YouTube offers ‘re-education’ for rule breakers

YouTube announced Tuesday it will begin offering re-education to content creators who violate the company’s policies and will grant clemency to those who complete the course.

Until this week, YouTube creators who break the rules have been subject to the company’s “three strikes” policy in which they receive a warning before each strike and are booted off the platform after three strikes. 

But the video streaming giant is now offering creators who receive a warning a chance to redeem themselves by taking re-education courses in which they will be taught how to better comply with YouTube’s rules. Those who take the classes and remain compliant for the next ninety days will not receive a strike on their record.

“Starting today, creators will have the option of taking an educational training course when they receive a Community Guidelines warning,” YouTube wrote in a blog post Tuesday. “These resources will provide new ways for creators to understand how they can avoid uploading content that violates our policies in the future. Completion of the course will lift the warning from a creator’s channel — so long as they don’t violate the same policy for 90 days.”
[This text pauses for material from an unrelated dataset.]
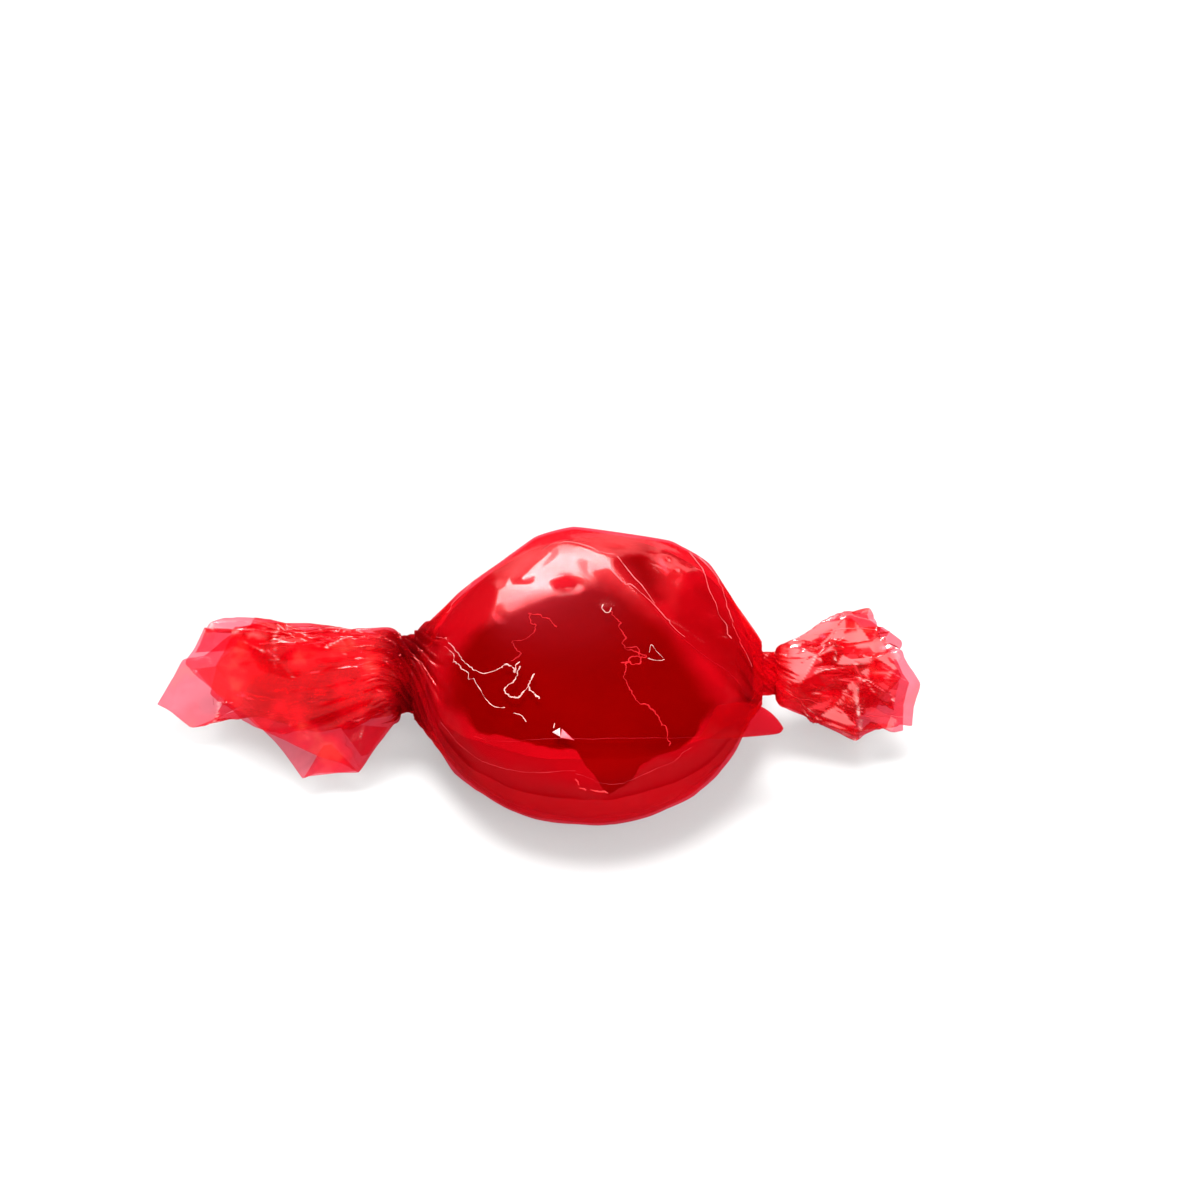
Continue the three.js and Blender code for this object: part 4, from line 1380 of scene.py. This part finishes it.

The company says most content creators upload content to the platform “in good faith” and believes “educational efforts are successful at reducing the number of creators who unintentionally violate our policies.”
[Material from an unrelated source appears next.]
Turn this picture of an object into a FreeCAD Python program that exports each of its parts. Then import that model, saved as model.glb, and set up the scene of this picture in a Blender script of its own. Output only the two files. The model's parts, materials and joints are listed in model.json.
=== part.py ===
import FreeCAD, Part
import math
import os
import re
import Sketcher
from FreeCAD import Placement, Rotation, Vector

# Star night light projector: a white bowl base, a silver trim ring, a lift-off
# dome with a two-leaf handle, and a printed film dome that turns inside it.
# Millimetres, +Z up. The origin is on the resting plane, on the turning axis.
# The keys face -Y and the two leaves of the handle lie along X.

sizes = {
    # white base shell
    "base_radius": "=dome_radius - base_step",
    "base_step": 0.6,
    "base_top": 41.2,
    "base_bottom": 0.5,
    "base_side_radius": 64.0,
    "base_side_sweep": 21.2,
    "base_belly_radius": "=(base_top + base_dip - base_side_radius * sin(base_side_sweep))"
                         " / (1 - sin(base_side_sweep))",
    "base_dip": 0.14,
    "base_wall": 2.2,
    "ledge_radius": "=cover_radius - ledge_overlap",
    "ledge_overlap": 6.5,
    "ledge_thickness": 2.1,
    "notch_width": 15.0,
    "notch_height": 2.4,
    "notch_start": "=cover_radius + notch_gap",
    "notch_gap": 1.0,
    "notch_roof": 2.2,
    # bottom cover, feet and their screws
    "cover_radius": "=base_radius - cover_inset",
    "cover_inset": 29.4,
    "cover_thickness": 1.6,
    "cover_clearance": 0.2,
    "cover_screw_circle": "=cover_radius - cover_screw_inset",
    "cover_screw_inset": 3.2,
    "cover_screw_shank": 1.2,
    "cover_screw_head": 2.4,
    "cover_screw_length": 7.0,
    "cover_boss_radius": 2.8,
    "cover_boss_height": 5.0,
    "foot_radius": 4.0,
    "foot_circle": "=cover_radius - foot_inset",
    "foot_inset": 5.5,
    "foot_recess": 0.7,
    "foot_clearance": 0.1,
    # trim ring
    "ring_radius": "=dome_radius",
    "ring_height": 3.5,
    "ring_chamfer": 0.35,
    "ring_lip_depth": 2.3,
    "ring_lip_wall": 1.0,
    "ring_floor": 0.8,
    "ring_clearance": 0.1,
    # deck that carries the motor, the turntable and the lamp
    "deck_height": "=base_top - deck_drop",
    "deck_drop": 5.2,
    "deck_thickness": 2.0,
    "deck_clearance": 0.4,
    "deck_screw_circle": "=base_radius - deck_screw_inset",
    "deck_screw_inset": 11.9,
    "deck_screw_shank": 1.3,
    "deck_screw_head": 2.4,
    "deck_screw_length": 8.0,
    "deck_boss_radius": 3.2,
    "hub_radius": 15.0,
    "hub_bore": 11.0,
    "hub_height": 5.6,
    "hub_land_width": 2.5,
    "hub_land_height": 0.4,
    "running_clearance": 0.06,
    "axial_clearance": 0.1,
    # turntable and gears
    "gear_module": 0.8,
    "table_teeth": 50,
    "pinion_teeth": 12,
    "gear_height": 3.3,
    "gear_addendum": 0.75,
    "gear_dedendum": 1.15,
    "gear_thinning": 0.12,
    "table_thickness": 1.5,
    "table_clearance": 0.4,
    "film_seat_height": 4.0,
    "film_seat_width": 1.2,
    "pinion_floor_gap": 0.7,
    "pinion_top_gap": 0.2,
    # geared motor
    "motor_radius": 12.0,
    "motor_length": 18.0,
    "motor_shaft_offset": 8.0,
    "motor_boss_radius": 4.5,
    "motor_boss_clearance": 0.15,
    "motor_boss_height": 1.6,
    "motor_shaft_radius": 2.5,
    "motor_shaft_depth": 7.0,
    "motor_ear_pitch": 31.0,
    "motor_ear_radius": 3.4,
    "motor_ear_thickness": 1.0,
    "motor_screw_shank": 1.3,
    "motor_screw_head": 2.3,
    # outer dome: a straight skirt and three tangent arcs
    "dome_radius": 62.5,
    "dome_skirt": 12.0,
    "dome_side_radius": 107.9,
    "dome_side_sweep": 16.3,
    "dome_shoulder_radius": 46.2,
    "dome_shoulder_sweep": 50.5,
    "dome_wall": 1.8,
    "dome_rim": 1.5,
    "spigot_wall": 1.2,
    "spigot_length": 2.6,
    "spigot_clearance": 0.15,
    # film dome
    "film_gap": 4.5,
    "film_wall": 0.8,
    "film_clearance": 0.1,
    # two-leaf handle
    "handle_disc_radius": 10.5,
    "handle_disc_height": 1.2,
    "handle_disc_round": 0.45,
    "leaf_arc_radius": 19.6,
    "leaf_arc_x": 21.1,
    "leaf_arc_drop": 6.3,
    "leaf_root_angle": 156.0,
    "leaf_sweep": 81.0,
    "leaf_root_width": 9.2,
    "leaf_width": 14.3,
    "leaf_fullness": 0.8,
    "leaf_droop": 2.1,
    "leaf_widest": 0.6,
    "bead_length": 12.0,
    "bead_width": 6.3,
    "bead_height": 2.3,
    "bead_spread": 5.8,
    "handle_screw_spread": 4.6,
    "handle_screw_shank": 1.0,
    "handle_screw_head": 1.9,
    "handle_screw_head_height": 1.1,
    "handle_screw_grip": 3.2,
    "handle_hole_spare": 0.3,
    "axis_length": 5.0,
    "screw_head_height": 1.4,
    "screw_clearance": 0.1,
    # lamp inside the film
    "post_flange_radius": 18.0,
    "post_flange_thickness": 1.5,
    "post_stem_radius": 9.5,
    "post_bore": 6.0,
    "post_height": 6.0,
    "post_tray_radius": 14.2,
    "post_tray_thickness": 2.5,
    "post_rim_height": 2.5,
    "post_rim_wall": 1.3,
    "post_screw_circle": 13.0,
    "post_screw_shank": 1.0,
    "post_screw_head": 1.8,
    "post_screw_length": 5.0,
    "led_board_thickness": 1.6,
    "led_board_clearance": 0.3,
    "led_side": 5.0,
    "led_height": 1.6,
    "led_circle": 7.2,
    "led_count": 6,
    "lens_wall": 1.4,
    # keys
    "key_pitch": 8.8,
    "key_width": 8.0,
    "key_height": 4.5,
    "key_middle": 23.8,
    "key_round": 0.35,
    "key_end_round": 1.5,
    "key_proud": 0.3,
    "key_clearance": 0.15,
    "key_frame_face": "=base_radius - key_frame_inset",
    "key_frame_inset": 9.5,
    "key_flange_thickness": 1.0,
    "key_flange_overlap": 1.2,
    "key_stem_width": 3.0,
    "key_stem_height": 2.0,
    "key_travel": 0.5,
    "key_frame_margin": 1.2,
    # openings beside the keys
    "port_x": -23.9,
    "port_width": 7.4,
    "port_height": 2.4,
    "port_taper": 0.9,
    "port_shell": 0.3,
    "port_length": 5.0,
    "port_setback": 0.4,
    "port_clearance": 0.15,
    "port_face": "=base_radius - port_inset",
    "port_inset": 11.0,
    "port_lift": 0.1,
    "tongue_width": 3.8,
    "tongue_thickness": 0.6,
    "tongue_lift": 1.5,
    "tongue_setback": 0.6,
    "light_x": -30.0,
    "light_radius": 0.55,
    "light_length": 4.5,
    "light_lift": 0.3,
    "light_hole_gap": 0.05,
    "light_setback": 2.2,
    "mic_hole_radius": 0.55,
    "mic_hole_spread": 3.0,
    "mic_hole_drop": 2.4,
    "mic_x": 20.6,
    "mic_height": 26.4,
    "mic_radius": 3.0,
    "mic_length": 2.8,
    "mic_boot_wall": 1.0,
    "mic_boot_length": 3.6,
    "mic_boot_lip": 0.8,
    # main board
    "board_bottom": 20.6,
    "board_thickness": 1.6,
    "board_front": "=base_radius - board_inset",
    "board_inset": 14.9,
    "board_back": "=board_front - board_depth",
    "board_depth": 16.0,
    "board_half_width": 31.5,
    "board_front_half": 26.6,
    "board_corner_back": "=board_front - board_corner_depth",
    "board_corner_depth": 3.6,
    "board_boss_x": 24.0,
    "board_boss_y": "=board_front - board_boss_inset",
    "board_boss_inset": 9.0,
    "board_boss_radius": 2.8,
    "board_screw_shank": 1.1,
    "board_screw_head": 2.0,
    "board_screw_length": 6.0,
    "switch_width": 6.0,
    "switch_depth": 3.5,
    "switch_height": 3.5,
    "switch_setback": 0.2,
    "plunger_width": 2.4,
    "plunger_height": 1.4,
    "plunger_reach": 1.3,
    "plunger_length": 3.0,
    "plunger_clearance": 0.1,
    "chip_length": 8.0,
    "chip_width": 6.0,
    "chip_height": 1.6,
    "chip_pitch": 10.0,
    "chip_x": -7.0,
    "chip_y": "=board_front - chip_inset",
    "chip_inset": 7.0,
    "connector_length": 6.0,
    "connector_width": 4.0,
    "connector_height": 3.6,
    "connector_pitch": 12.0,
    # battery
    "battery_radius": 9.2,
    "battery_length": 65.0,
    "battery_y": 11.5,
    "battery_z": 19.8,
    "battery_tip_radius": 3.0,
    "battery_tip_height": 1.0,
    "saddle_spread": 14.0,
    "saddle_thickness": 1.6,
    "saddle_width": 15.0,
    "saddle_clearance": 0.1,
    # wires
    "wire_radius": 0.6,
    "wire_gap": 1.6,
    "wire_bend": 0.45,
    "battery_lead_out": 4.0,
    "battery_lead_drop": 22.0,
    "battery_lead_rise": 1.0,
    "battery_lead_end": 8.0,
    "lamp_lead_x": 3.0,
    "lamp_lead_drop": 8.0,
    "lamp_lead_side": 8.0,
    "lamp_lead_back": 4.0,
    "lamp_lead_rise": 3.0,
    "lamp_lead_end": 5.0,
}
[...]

“Most creators are good and they actually want to comply with our policies if they knew,” said YouTube VP of Product Development Jennifer Flannery O’Connor in a video explaining the new policy. “Most creators are good and want to play by the rules,” she added.

Creators who have already been de-platformed, however, will still not be allowed back.

“If you violated our policies three times and your channel was terminated this is not going to provide you a path back to YouTube,” said Flannery O’Conner.

The re-education initiative comes amid an expansion of YouTube’s “medical misinformation” policy, which will now apply to cancer and other maladies.

“We’re taking what we’ve learned so far about the most effective ways to tackle medical misinformation to simplify our approach for creators, viewers, and partners,” YouTube wrote in a blog post.

While acknowledging that science “can change over time as we learn more,” the platform said it will follow “scientific consensus,” an oxymoronic euphemism for government guidance.

This includes non-government science on cancer, YouTube clarified.

Starting today and ramping up in the coming weeks, we will begin removing content that promotes cancer treatments proven to be harmful or ineffective, or content that discourages viewers from seeking professional medical treatment. This includes content that promotes unproven treatments in place of approved care or as a guaranteed cure, and treatments that have been specifically deemed harmful by health authorities. For instance, a video that claims ‘garlic cures cancer,’ or ‘take vitamin C instead of radiation therapy’ would be removed.

In addition to suppressing such information, YouTube is teaming up with Mayo Clinic to publish a “playlist of engaging, informative cancer-related videos from a range of authoritative sources.”

Any content which “contradicts local health authorities or the World Health Organization (WHO)” will be sorted into three categories: misinformation on how to prevent maladies, misinformation about treatments, and content which “disputes the existence of specific health conditions.”

However, YouTube may allow the content if it is in the “public interest”:

This means that we may allow content that is sufficiently in the public interest to remain on YouTube, even if it otherwise violates our policies – for example, a video of a public hearing or comments made by national political candidates on the campaign trail that disputes health authority guidance, or graphic footage from active warzones or humanitarian crises. We may also make exceptions for personal testimonies or content that discusses the results of a specific medical study.